*Brief:*
Return the complete listing that follows, with each line reproduced exactly.

-- Begin --

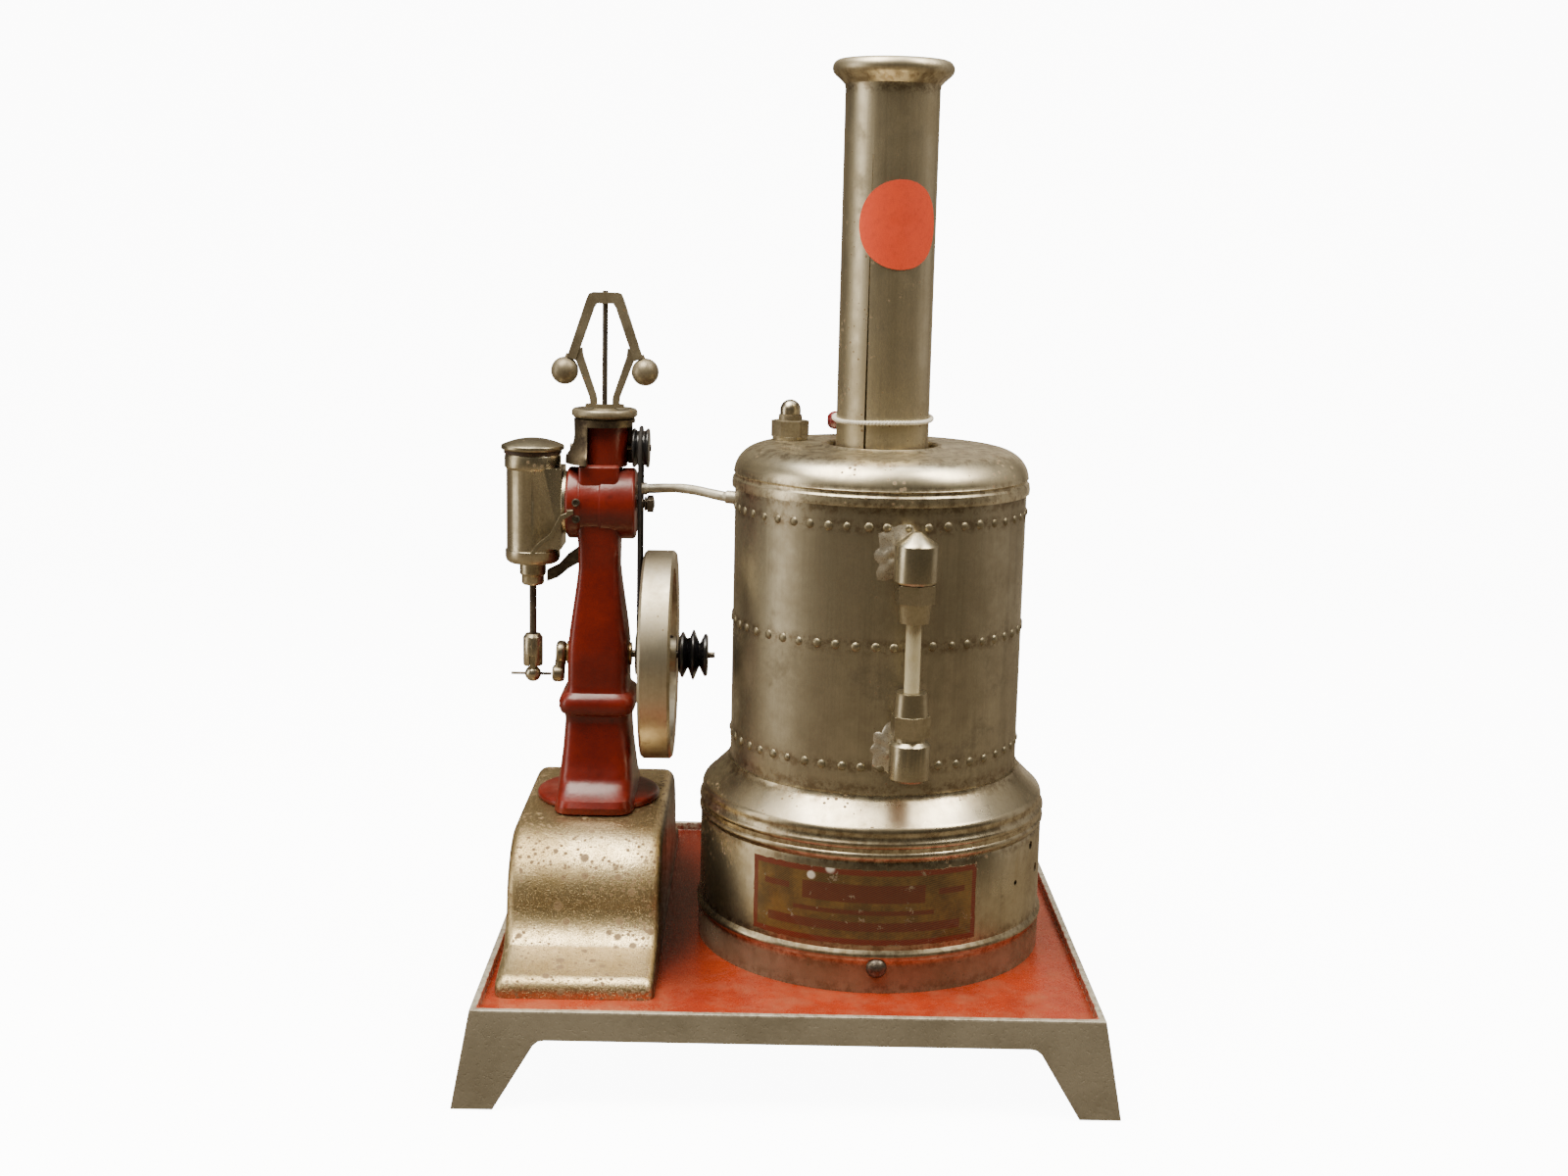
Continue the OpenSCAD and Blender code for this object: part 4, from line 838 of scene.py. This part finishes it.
def build_cap():
    """The cap's bead, its turned edge, and the well that the chimney stands in."""
    bm = bmesh.new()
    r = BOILER_R + 0.85
    shell = [(r - 0.8, 164.2), (r, 164.25), (r + 0.1, 165.4), (r - 0.1, 166.9), (r - 0.75, 167.5),
             (r - 0.8, 168.1), (r - 0.35, 168.7)]
    wide, high = 9.4, 8.6
    spring = CAP_Z - high
    dome = [(x, spring + (z - spring) * high / wide) for x, z in arc(r - 9.8, spring, wide, 4, 90, 14)]
    well = [(19.2, CAP_Z + 0.05), (18.0, CAP_Z + 0.75), (16.9, CAP_Z + 0.7), (16.4, CAP_Z), (16.2, 171.05),
            (0.01, 171.0), (0.01, 170.2), (17.2, 170.2), (17.3, CAP_Z - 0.9)]
    under = [(r - 10, CAP_Z - 0.9), (r - 3.4, CAP_Z - 3.6), (r - 1.0, CAP_Z - 9)]
    add_lathe(bm, shell + dome + well + under, (*BOILER, 0), 192)
    finish_mesh("boiler_cap_pressing", bm, "cap", "root", ["boiler_cap"])


def cut(piece, cutters):
    """Cuts holes in a piece with a closed bmesh in mm."""
    mesh = bpy.data.meshes.new("cutters")
    bmesh.ops.recalc_face_normals(cutters, faces=cutters.faces)
    bmesh.ops.scale(cutters, vec=(MM,) * 3, verts=cutters.verts)
    cutters.to_mesh(mesh)
    cutters.free()
    tool = bpy.data.objects.new("cutters", mesh)
    bpy.context.scene.collection.objects.link(tool)
    holes = piece.modifiers.new("holes", "BOOLEAN")
    holes.object, holes.operation, holes.solver = tool, "DIFFERENCE", "EXACT"
    bpy.context.view_layer.update()
    shaped = bpy.data.meshes.new_from_object(piece.evaluated_get(bpy.context.evaluated_depsgraph_get()))
    piece.modifiers.clear()
    piece.data = shaped
    shaped.set_sharp_from_angle(angle=SMOOTH_ANGLE)
    bpy.data.objects.remove(tool)


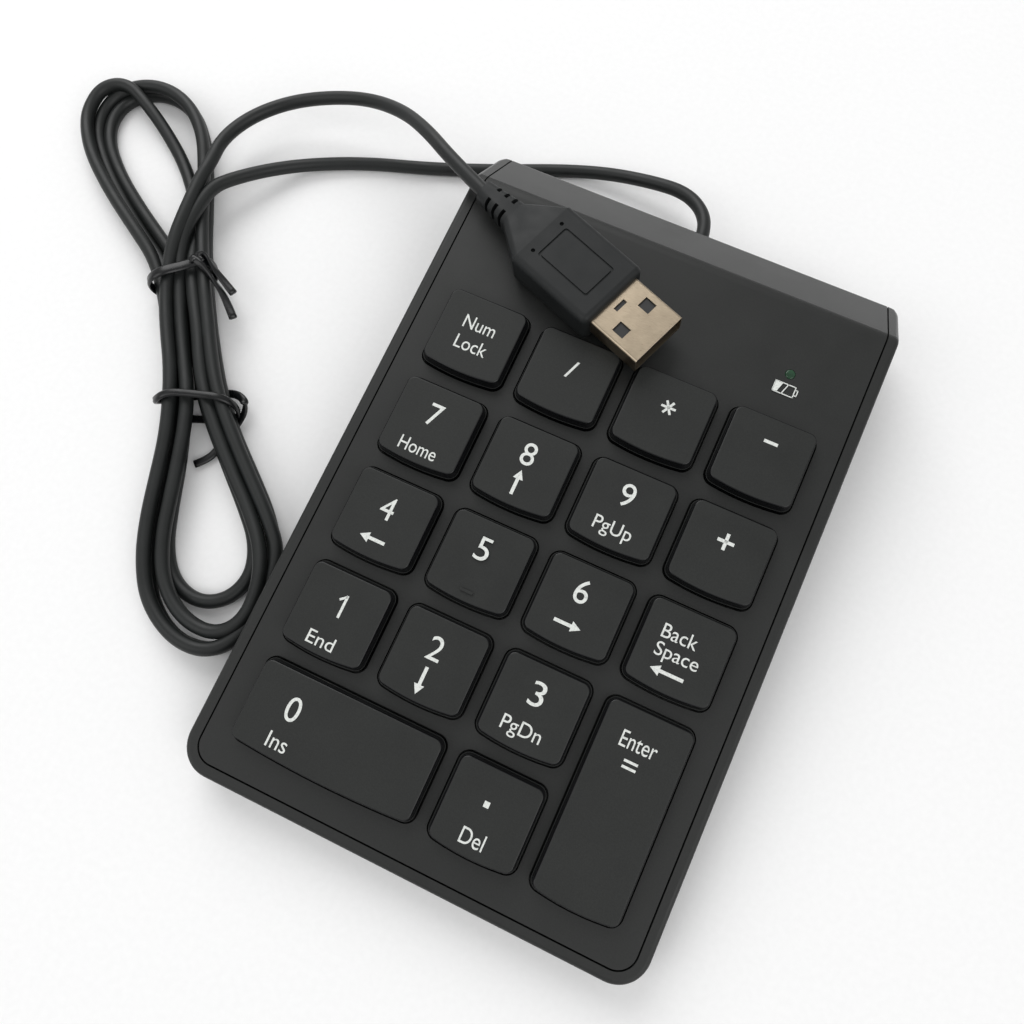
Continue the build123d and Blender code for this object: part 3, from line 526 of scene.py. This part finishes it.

-- End --

*Result of this exercise:*
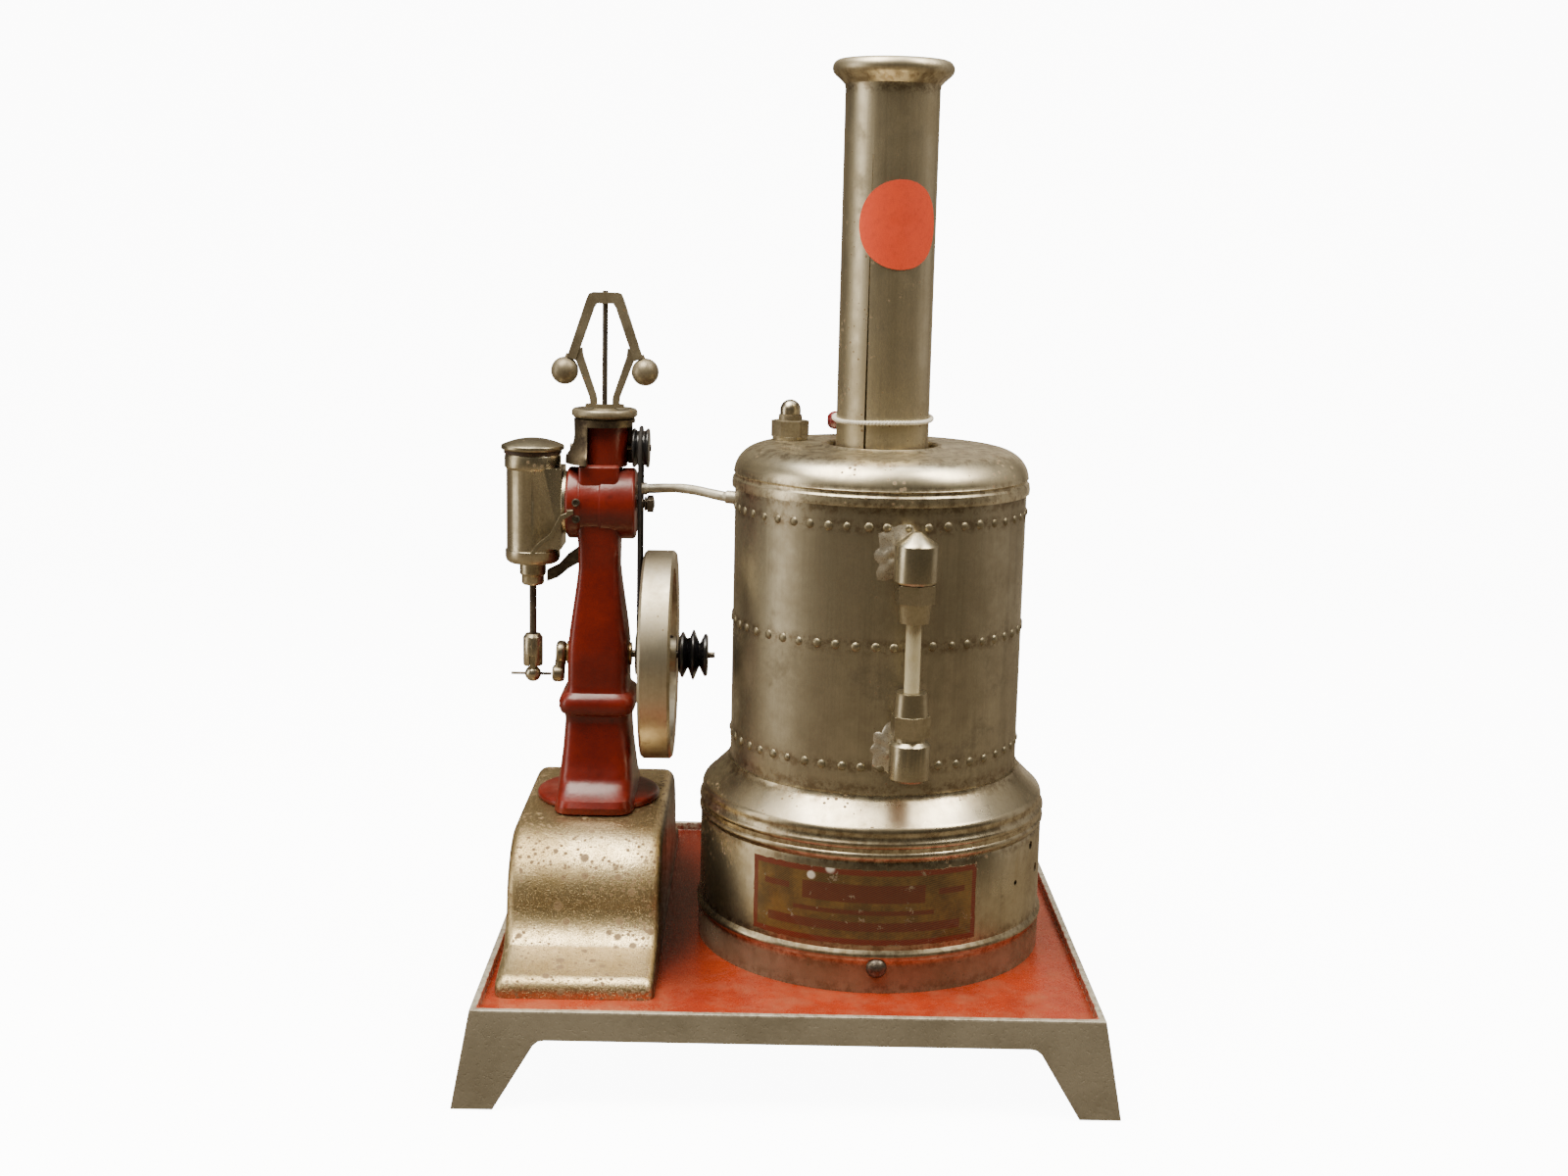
Continue the OpenSCAD and Blender code for this object: part 4, from line 838 of scene.py. This part finishes it.
def build_cap():
    """The cap's bead, its turned edge, and the well that the chimney stands in."""
    bm = bmesh.new()
    r = BOILER_R + 0.85
    shell = [(r - 0.8, 164.2), (r, 164.25), (r + 0.1, 165.4), (r - 0.1, 166.9), (r - 0.75, 167.5),
             (r - 0.8, 168.1), (r - 0.35, 168.7)]
    wide, high = 9.4, 8.6
    spring = CAP_Z - high
    dome = [(x, spring + (z - spring) * high / wide) for x, z in arc(r - 9.8, spring, wide, 4, 90, 14)]
    well = [(19.2, CAP_Z + 0.05), (18.0, CAP_Z + 0.75), (16.9, CAP_Z + 0.7), (16.4, CAP_Z), (16.2, 171.05),
            (0.01, 171.0), (0.01, 170.2), (17.2, 170.2), (17.3, CAP_Z - 0.9)]
    under = [(r - 10, CAP_Z - 0.9), (r - 3.4, CAP_Z - 3.6), (r - 1.0, CAP_Z - 9)]
    add_lathe(bm, shell + dome + well + under, (*BOILER, 0), 192)
    finish_mesh("boiler_cap_pressing", bm, "cap", "root", ["boiler_cap"])


def cut(piece, cutters):
    """Cuts holes in a piece with a closed bmesh in mm."""
    mesh = bpy.data.meshes.new("cutters")
    bmesh.ops.recalc_face_normals(cutters, faces=cutters.faces)
    bmesh.ops.scale(cutters, vec=(MM,) * 3, verts=cutters.verts)
    cutters.to_mesh(mesh)
    cutters.free()
    tool = bpy.data.objects.new("cutters", mesh)
    bpy.context.scene.collection.objects.link(tool)
    holes = piece.modifiers.new("holes", "BOOLEAN")
    holes.object, holes.operation, holes.solver = tool, "DIFFERENCE", "EXACT"
    bpy.context.view_layer.update()
    shaped = bpy.data.meshes.new_from_object(piece.evaluated_get(bpy.context.evaluated_depsgraph_get()))
    piece.modifiers.clear()
    piece.data = shaped
    shaped.set_sharp_from_angle(angle=SMOOTH_ANGLE)
    bpy.data.objects.remove(tool)


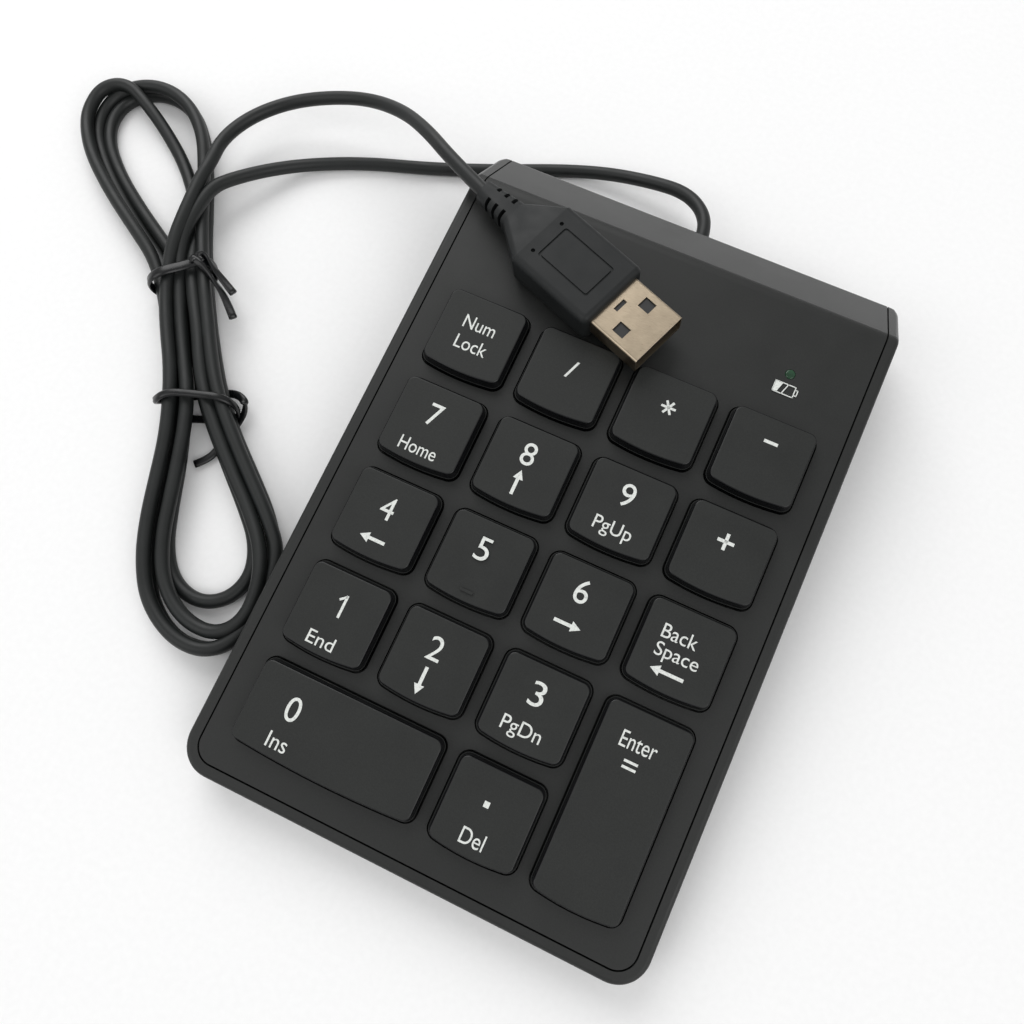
Continue the build123d and Blender code for this object: part 3, from line 526 of scene.py. This part finishes it.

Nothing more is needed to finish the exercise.